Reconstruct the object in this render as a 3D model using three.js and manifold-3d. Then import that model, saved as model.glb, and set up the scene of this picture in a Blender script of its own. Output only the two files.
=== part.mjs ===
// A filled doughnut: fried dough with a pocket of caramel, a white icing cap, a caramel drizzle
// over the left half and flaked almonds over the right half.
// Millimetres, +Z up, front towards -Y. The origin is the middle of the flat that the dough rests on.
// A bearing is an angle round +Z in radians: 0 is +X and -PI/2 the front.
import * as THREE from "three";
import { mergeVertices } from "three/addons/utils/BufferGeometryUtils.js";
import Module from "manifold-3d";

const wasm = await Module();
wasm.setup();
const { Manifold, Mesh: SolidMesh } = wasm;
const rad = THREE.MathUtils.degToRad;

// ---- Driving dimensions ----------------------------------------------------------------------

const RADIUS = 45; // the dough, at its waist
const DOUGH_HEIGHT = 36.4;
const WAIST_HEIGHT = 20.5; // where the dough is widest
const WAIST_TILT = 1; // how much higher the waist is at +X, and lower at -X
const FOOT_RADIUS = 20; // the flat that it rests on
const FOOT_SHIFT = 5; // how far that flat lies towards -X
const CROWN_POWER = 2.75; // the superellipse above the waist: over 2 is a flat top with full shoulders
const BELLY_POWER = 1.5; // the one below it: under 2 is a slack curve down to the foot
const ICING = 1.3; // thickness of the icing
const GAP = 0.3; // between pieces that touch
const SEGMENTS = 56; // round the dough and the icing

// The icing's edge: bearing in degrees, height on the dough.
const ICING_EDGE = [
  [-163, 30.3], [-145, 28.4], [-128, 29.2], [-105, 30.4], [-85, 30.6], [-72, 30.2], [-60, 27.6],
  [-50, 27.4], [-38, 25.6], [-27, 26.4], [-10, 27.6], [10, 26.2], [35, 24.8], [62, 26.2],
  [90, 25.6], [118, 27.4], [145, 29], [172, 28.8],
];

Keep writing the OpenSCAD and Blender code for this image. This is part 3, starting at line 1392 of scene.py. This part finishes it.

--- --- ---

THE TASK:
Write out every entry above, word for word.

FINAL RESULT:
Reconstruct the object in this render as a 3D model using three.js and manifold-3d. Then import that model, saved as model.glb, and set up the scene of this picture in a Blender script of its own. Output only the two files.
=== part.mjs ===
// A filled doughnut: fried dough with a pocket of caramel, a white icing cap, a caramel drizzle
// over the left half and flaked almonds over the right half.
// Millimetres, +Z up, front towards -Y. The origin is the middle of the flat that the dough rests on.
// A bearing is an angle round +Z in radians: 0 is +X and -PI/2 the front.
import * as THREE from "three";
import { mergeVertices } from "three/addons/utils/BufferGeometryUtils.js";
import Module from "manifold-3d";

const wasm = await Module();
wasm.setup();
const { Manifold, Mesh: SolidMesh } = wasm;
const rad = THREE.MathUtils.degToRad;

// ---- Driving dimensions ----------------------------------------------------------------------

const RADIUS = 45; // the dough, at its waist
const DOUGH_HEIGHT = 36.4;
const WAIST_HEIGHT = 20.5; // where the dough is widest
const WAIST_TILT = 1; // how much higher the waist is at +X, and lower at -X
const FOOT_RADIUS = 20; // the flat that it rests on
const FOOT_SHIFT = 5; // how far that flat lies towards -X
const CROWN_POWER = 2.75; // the superellipse above the waist: over 2 is a flat top with full shoulders
const BELLY_POWER = 1.5; // the one below it: under 2 is a slack curve down to the foot
const ICING = 1.3; // thickness of the icing
const GAP = 0.3; // between pieces that touch
const SEGMENTS = 56; // round the dough and the icing

// The icing's edge: bearing in degrees, height on the dough.
const ICING_EDGE = [
  [-163, 30.3], [-145, 28.4], [-128, 29.2], [-105, 30.4], [-85, 30.6], [-72, 30.2], [-60, 27.6],
  [-50, 27.4], [-38, 25.6], [-27, 26.4], [-10, 27.6], [10, 26.2], [35, 24.8], [62, 26.2],
  [90, 25.6], [118, 27.4], [145, 29], [172, 28.8],
];

Keep writing the OpenSCAD and Blender code for this image. This is part 3, starting at line 1392 of scene.py. This part finishes it.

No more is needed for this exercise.